> **Aim of the exercise**
The data below must be copied in full and without any change.
******
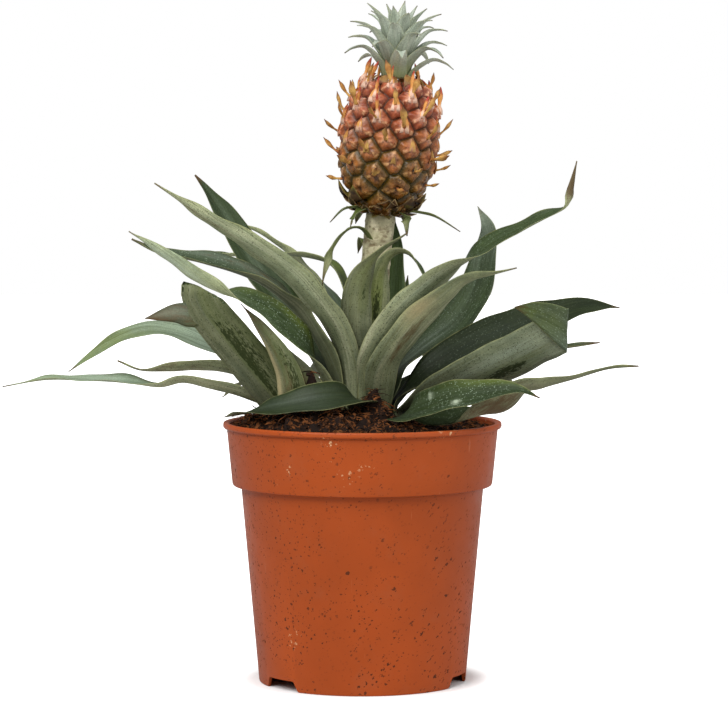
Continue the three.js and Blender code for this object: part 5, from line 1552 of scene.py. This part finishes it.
class PINEAPPLE_OT_stage(bpy.types.Operator):
    """Makes the pale floor, the soft lights and the camera"""

    bl_idname = "pineapple.stage"
    bl_label = "Stage"

    def execute(self, context):
        scene = context.scene
        made = bmesh.new()
        bmesh.ops.create_grid(made, x_segments=1, y_segments=1, size=FLOOR_HALF)
        floor = bpy.data.objects.new("floor", mesh_of(made, "floor"))
        scene.collection.objects.link(floor)
        finish, n, shader = new_material("floor_paper", Roughness=0.9, Specular_IOR_Level=0.1)
        seen = n.add("ShaderNodeLightPath", out="Is Camera Ray")
        n.give(n.mix(seen, FLOOR_BOUNCE, FLOOR_SEEN), shader["Base Color"])
        spot = n.object_place()
        away = n.add("ShaderNodeVectorMath", {0: spot}, out="Value", operation="LENGTH")
        glow = n.mix(n.times(seen, n.span(away, *SHADOW_FADE)), (0, 0, 0, 1), FLOOR_GLOW)
        n.give(glow, shader["Emission Color"])
        shader["Emission Strength"].default_value = 1.0
        floor.data.materials.append(finish)
        world = bpy.data.worlds.new("studio")
        world.use_nodes = True
        n = Nodes(world.node_tree)
        seen = n.add("ShaderNodeLightPath", out="Is Camera Ray")
        backdrop = world.node_tree.nodes["Background"].inputs
        backdrop["Color"].default_value = (1, 1, 1, 1)
        n.give(n.plus(n.times(seen, BACKDROP_SEEN), BACKDROP_LIGHT), backdrop["Strength"])
        scene.world = world
        for name, place, angle, strength in LIGHTS:
            data = bpy.data.lights.new(name, "SUN")
            data.angle = math.radians(angle)
            data.energy = strength
            lamp = bpy.data.objects.new(name, data)
            lamp.location = place
            lamp.rotation_euler = (-Vector(place)).to_track_quat("-Z", "Y").to_euler()
            scene.collection.objects.link(lamp)
        data = bpy.data.cameras.new("photo_view")
        data.lens = CAMERA_LENS
        data.sensor_width = CAMERA_SENSOR
        data.clip_end = CAMERA_REACH
        camera = bpy.data.objects.new("photo_view", data)
        camera.location = [value * MM for value in CAMERA_PLACE]
        camera.rotation_euler = (math.radians(90 - CAMERA_DROP), 0, 0)
        scene.collection.objects.link(camera)
        scene.camera = camera
        scene.view_settings.view_transform = "Standard"
        return {"FINISHED"}


STEPS = (PINEAPPLE_OT_stage, PINEAPPLE_OT_pot, PINEAPPLE_OT_soil, PINEAPPLE_OT_leaves, PINEAPPLE_OT_stalk,
         PINEAPPLE_OT_fruit, PINEAPPLE_OT_crown)


class PINEAPPLE_PT_panel(bpy.types.Panel):
    bl_idname = "PINEAPPLE_PT_panel"
    bl_label = "Potted pineapple"
    bl_space_type = "VIEW_3D"
    bl_region_type = "UI"
    bl_category = "Pineapple"

    def draw(self, context):
        for group in (context.scene.pineapple_sizes, context.scene.pineapple_colours):
            for key in group.__annotations__:
                self.layout.prop(group, key)
        for step in STEPS:
            self.layout.operator(step.bl_idname)


CLASSES = (PineappleSizes, PineappleColours, *STEPS, PINEAPPLE_PT_panel)


def register():
    for item in CLASSES:
        bpy.utils.register_class(item)
    bpy.types.Scene.pineapple_sizes = bpy.props.PointerProperty(type=PineappleSizes)
    bpy.types.Scene.pineapple_colours = bpy.props.PointerProperty(type=PineappleColours)


def unregister():
    del bpy.types.Scene.pineapple_colours
    del bpy.types.Scene.pineapple_sizes
    for item in reversed(CLASSES):
        bpy.utils.unregister_class(item)


def main():
    register()
    bpy.ops.pineapple.stage()
    bpy.ops.pineapple.pot()
    bpy.ops.pineapple.soil()
    bpy.ops.pineapple.leaves()
    bpy.ops.pineapple.stalk()
    bpy.ops.pineapple.fruit()
    bpy.ops.pineapple.crown()


if __name__ == "__main__":
    main()
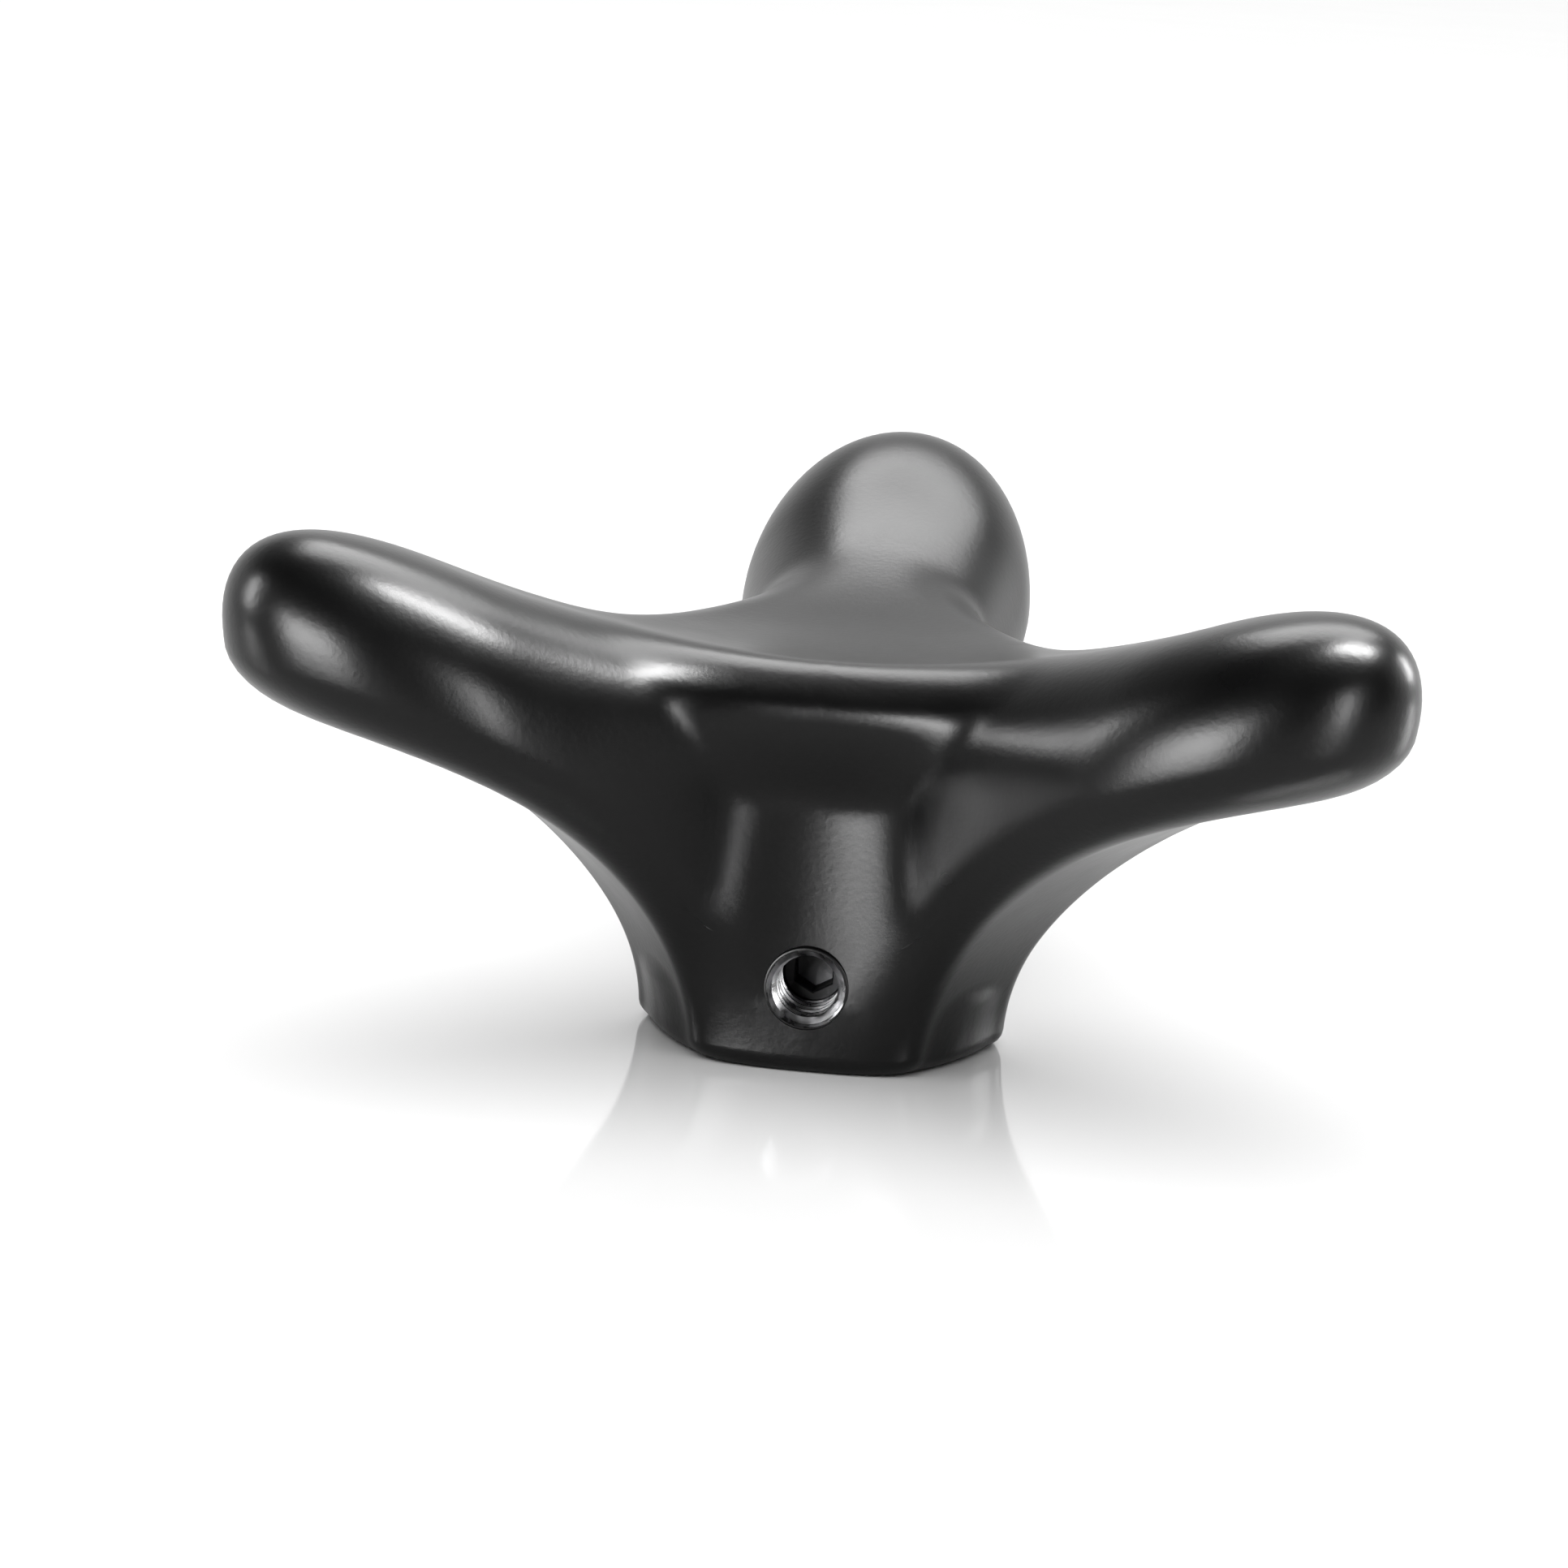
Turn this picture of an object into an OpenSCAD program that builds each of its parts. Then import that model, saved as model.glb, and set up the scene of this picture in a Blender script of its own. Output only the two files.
******
> **Exercise result**
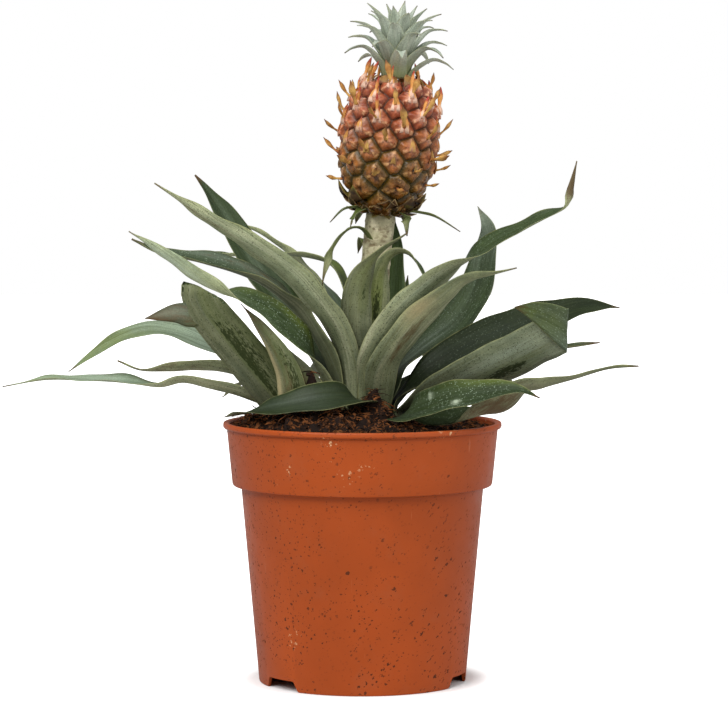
Continue the three.js and Blender code for this object: part 5, from line 1552 of scene.py. This part finishes it.
class PINEAPPLE_OT_stage(bpy.types.Operator):
    """Makes the pale floor, the soft lights and the camera"""

    bl_idname = "pineapple.stage"
    bl_label = "Stage"

    def execute(self, context):
        scene = context.scene
        made = bmesh.new()
        bmesh.ops.create_grid(made, x_segments=1, y_segments=1, size=FLOOR_HALF)
        floor = bpy.data.objects.new("floor", mesh_of(made, "floor"))
        scene.collection.objects.link(floor)
        finish, n, shader = new_material("floor_paper", Roughness=0.9, Specular_IOR_Level=0.1)
        seen = n.add("ShaderNodeLightPath", out="Is Camera Ray")
        n.give(n.mix(seen, FLOOR_BOUNCE, FLOOR_SEEN), shader["Base Color"])
        spot = n.object_place()
        away = n.add("ShaderNodeVectorMath", {0: spot}, out="Value", operation="LENGTH")
        glow = n.mix(n.times(seen, n.span(away, *SHADOW_FADE)), (0, 0, 0, 1), FLOOR_GLOW)
        n.give(glow, shader["Emission Color"])
        shader["Emission Strength"].default_value = 1.0
        floor.data.materials.append(finish)
        world = bpy.data.worlds.new("studio")
        world.use_nodes = True
        n = Nodes(world.node_tree)
        seen = n.add("ShaderNodeLightPath", out="Is Camera Ray")
        backdrop = world.node_tree.nodes["Background"].inputs
        backdrop["Color"].default_value = (1, 1, 1, 1)
        n.give(n.plus(n.times(seen, BACKDROP_SEEN), BACKDROP_LIGHT), backdrop["Strength"])
        scene.world = world
        for name, place, angle, strength in LIGHTS:
            data = bpy.data.lights.new(name, "SUN")
            data.angle = math.radians(angle)
            data.energy = strength
            lamp = bpy.data.objects.new(name, data)
            lamp.location = place
            lamp.rotation_euler = (-Vector(place)).to_track_quat("-Z", "Y").to_euler()
            scene.collection.objects.link(lamp)
        data = bpy.data.cameras.new("photo_view")
        data.lens = CAMERA_LENS
        data.sensor_width = CAMERA_SENSOR
        data.clip_end = CAMERA_REACH
        camera = bpy.data.objects.new("photo_view", data)
        camera.location = [value * MM for value in CAMERA_PLACE]
        camera.rotation_euler = (math.radians(90 - CAMERA_DROP), 0, 0)
        scene.collection.objects.link(camera)
        scene.camera = camera
        scene.view_settings.view_transform = "Standard"
        return {"FINISHED"}


STEPS = (PINEAPPLE_OT_stage, PINEAPPLE_OT_pot, PINEAPPLE_OT_soil, PINEAPPLE_OT_leaves, PINEAPPLE_OT_stalk,
         PINEAPPLE_OT_fruit, PINEAPPLE_OT_crown)


class PINEAPPLE_PT_panel(bpy.types.Panel):
    bl_idname = "PINEAPPLE_PT_panel"
    bl_label = "Potted pineapple"
    bl_space_type = "VIEW_3D"
    bl_region_type = "UI"
    bl_category = "Pineapple"

    def draw(self, context):
        for group in (context.scene.pineapple_sizes, context.scene.pineapple_colours):
            for key in group.__annotations__:
                self.layout.prop(group, key)
        for step in STEPS:
            self.layout.operator(step.bl_idname)


CLASSES = (PineappleSizes, PineappleColours, *STEPS, PINEAPPLE_PT_panel)


def register():
    for item in CLASSES:
        bpy.utils.register_class(item)
    bpy.types.Scene.pineapple_sizes = bpy.props.PointerProperty(type=PineappleSizes)
    bpy.types.Scene.pineapple_colours = bpy.props.PointerProperty(type=PineappleColours)


def unregister():
    del bpy.types.Scene.pineapple_colours
    del bpy.types.Scene.pineapple_sizes
    for item in reversed(CLASSES):
        bpy.utils.unregister_class(item)


def main():
    register()
    bpy.ops.pineapple.stage()
    bpy.ops.pineapple.pot()
    bpy.ops.pineapple.soil()
    bpy.ops.pineapple.leaves()
    bpy.ops.pineapple.stalk()
    bpy.ops.pineapple.fruit()
    bpy.ops.pineapple.crown()


if __name__ == "__main__":
    main()
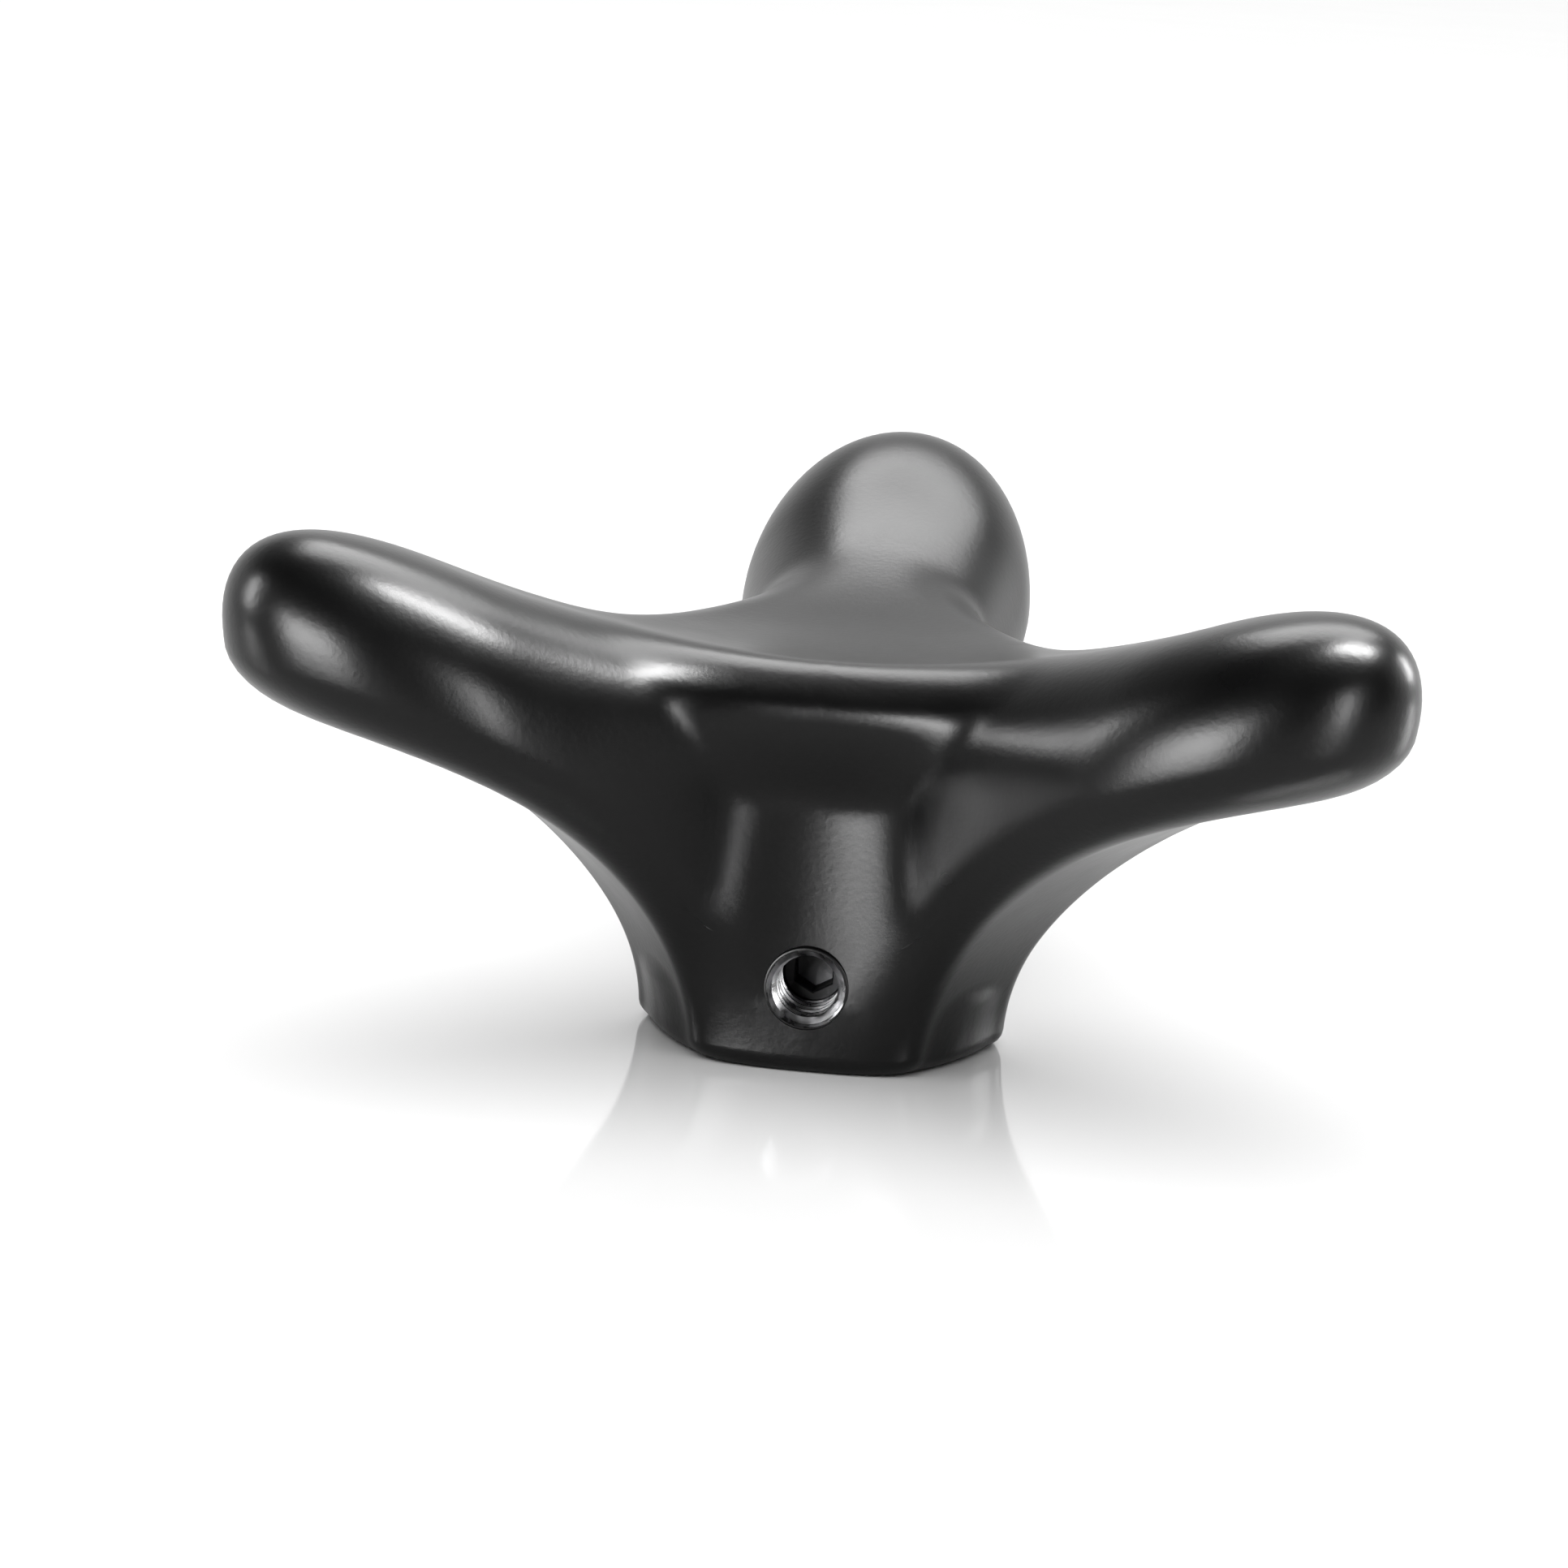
Turn this picture of an object into an OpenSCAD program that builds each of its parts. Then import that model, saved as model.glb, and set up the scene of this picture in a Blender script of its own. Output only the two files.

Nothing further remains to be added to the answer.